Ces nouvelles vidéos contredisent les dires du ministre de l’intérieur qui déclarait en avril 2023 devant le Parlement « la préfète a bien agi (…) cette opération a été bien préparée, (…) les gendarmes ont fait ce qu’ils ont pu (…) il ne faut pas retourner les valeurs » ([4]) ou encore « il n’y a pas eu d’offensive des gendarmes dans les champs de Sainte‑Soline » et « il est (…) faux de dire que les policiers et les gendarmes ne sont pas soumis à des contrôles et à des sanctions. » ([5])

Ces nouveaux éléments s’ajoutent à ceux que nous avions d’ores et déjà évoqués dans la demande de commission d’enquête déposée en 2023.

D’abord, l’absence totale de dispositif sur le parcours de la manifestation, avant l’arrivée à la bassine, pour ralentir, disperser ou indiquer l’interdiction de manifester. En effet, avant la mobilisation, la préfecture avait communiqué sur le fait de s’attendre à la présence de 7 000 à 10 000 manifestants, dont « un millier de militants radicaux ». Elle a en conséquence fait le choix d’interdire la manifestation du samedi. Une décision qui ne fait pas des participants des délinquants, mais qui les rend passibles d’une simple contravention.
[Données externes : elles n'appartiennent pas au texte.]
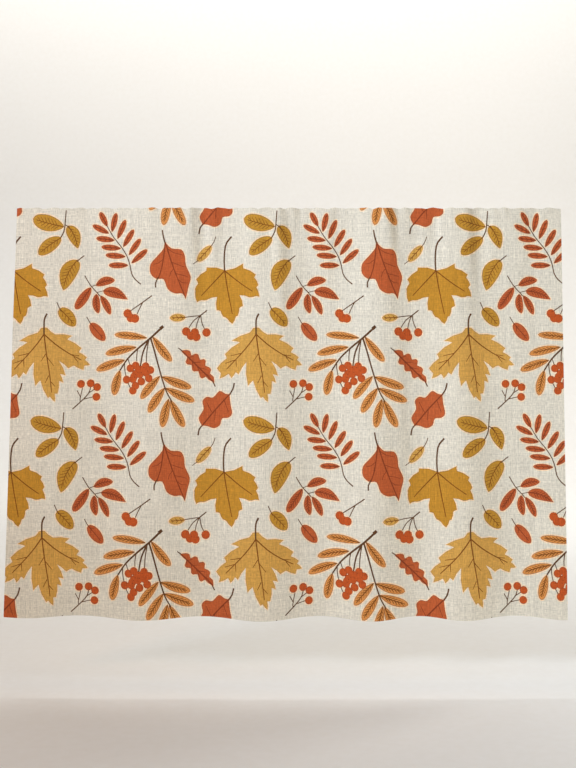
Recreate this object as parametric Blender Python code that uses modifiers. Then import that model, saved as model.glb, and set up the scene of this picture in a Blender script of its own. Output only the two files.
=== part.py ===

Cependant, l’intégralité des témoins s’étant exprimés à ce jour indiquent avoir pu se rendre sur place sans problème, en voiture puis à pied, sans rencontrer, pour la plupart d’entre eux, aucun gendarme, ni aucun contrôle, ni être avertis d’un danger.

Par ailleurs, un dispositif de policiers et de gendarmes très important, détaillé la veille par le ministre de l’Intérieur lui‑même, a été déployé. 3 200 policiers et gendarmes ont été mobilisés. Au regard du nombre de manifestants attendus et de l’absence totale de militaires et d’agents sur le parcours menant à la bassine, une telle mobilisation interroge.

De plus, il convient de noter qu’un usage permanent d’armes par ces personnels a été rapporté par de nombreux témoins. Le rapport de la préfète des Deux‑Sèvres et de la Gendarmerie nationale ([6]) donne lui‑même le chiffre de 5 015 grenades lacrymogènes utilisées. Cela correspond à un rythme d’une par seconde au plus fort de l’intervention des forces de l’ordre. Au regard des 6 000 participants annoncés par la préfecture, ce chiffre interroge quant à une éventuelle disproportion dans leur utilisation.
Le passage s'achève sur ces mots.